The million dollar question

Parul A. Mittal’s “Arranged Love” provides a humorous take on the differences underlying love and arranged marriages

February 06, 2013 08:34 pm | Updated 08:34 pm IST - NEW DELHI:

Adding to the love debate: Parul Mittal.

Adding to the love debate: Parul Mittal.

In a generation brought up on a cocktail mixture of eastern and western influences, love induces a warm mushy feeling, fuelled by 90’s hits like Wet Wet Wet’s “Love is All Around” (or for the more adventurous Aerosmith’s “Crazy”), sly dates over coffee, hair raising phone bills and the overwhelming fear of some aunt or uncle catching the love-birds red-handed which would obviously lead the Great Indian Joint Family to great shame.

Capturing this bizarre mix of ‘forbidden love’ and the ‘arranged marriage’ syndrome afflicting the lives of India’s eligible youth, Parul A. Mittal offers her second book, quite aptly titled Arranged Love .

A distinct shift from her first book documenting the lives of girls at the coveted IITs in Heartbreaks & Dreams! : The Girls @ IIT , Parul feels that her writing has matured over time. While the previous book was a first hand account of her days in IIT-Delhi, this one had her researching and talking to over two hundred people, in her quest to find the solution to the quandary of love versus arranged marriage.

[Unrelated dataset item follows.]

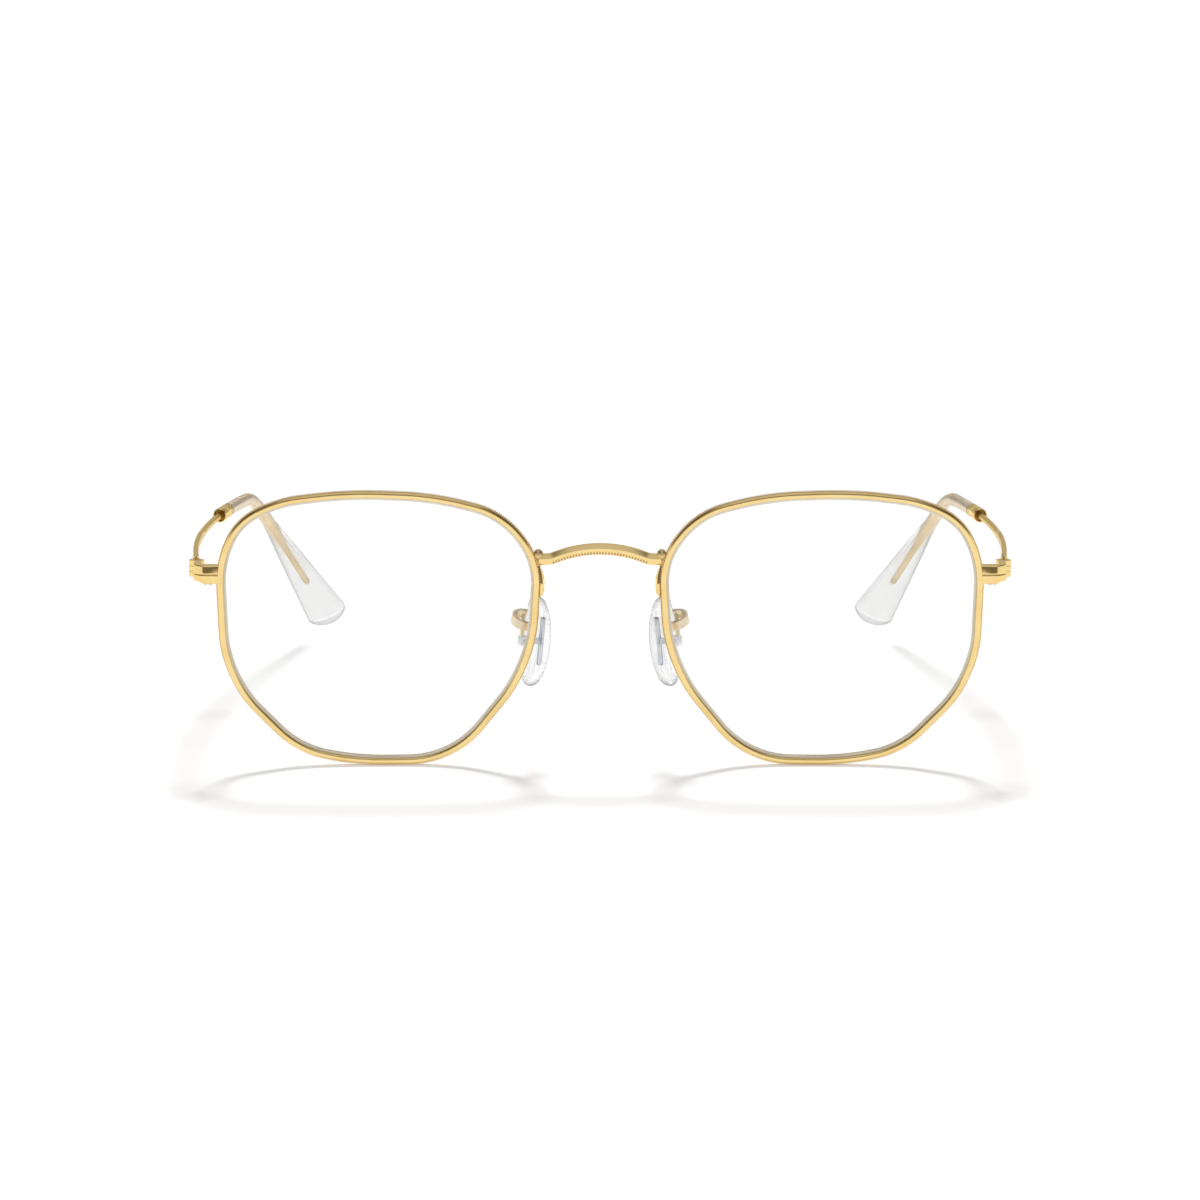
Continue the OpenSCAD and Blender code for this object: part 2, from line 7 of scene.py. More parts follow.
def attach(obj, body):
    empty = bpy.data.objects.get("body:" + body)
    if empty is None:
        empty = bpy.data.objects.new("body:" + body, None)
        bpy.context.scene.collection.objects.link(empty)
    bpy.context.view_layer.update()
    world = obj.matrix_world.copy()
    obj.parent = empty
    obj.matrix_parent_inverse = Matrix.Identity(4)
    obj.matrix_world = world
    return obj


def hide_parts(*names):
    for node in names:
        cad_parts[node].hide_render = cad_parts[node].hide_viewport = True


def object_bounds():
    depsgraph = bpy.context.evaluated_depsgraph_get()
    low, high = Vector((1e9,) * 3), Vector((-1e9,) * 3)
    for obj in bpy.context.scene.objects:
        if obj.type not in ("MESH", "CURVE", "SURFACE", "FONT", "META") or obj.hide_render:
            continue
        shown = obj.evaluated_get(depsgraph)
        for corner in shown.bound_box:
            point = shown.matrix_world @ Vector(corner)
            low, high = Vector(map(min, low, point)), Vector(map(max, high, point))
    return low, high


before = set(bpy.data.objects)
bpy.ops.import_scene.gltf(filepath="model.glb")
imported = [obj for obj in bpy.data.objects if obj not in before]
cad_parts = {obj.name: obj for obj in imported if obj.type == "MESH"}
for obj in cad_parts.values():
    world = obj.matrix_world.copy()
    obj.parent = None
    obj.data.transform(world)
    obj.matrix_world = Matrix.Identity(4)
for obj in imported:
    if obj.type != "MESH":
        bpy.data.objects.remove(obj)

“I have not given any answers in the book because quite frankly, there is no one size fits all. I am a strong believer of falling in love. You get to know about the person but in arranged marriage you get to know the background. So it’s a debate that can go on and on,” says Parul. Parul refrains from turning her writing into preachy literature with moral overtones.

Parul confides that humour and the ‘Facebook’ connection are the USP of this novel. “Travelling in the metro one day, I overheard two girls discussing about some guy trouble. One confidently told the other to keep posting on his Facebook wall till the problem is sorted. This is exactly what I wanted to capture. Nothing is private now. Every relationship goes through ups and downs and it is all flashed in public,” sighs Parul.

The book’s protagonist Suhaani, in a long distance relationship with her Indian-American boyfriend, is shown to suffer the online humiliation of a publicised break-up, against the backdrop of trying to figure out her own feelings towards her boss who accidentally happened to be a suitor of her parent’s choice.

Some of Suhaani’s decisions however are in stark contrast to her depiction of a sexually liberated woman. “I wanted my protagonist to be different. The youth of today attach so little significance to physical relationships that there is no seriousness left. Even though Suhaani is upfront about her thoughts and ideas, she has very Indian values,” says Parul.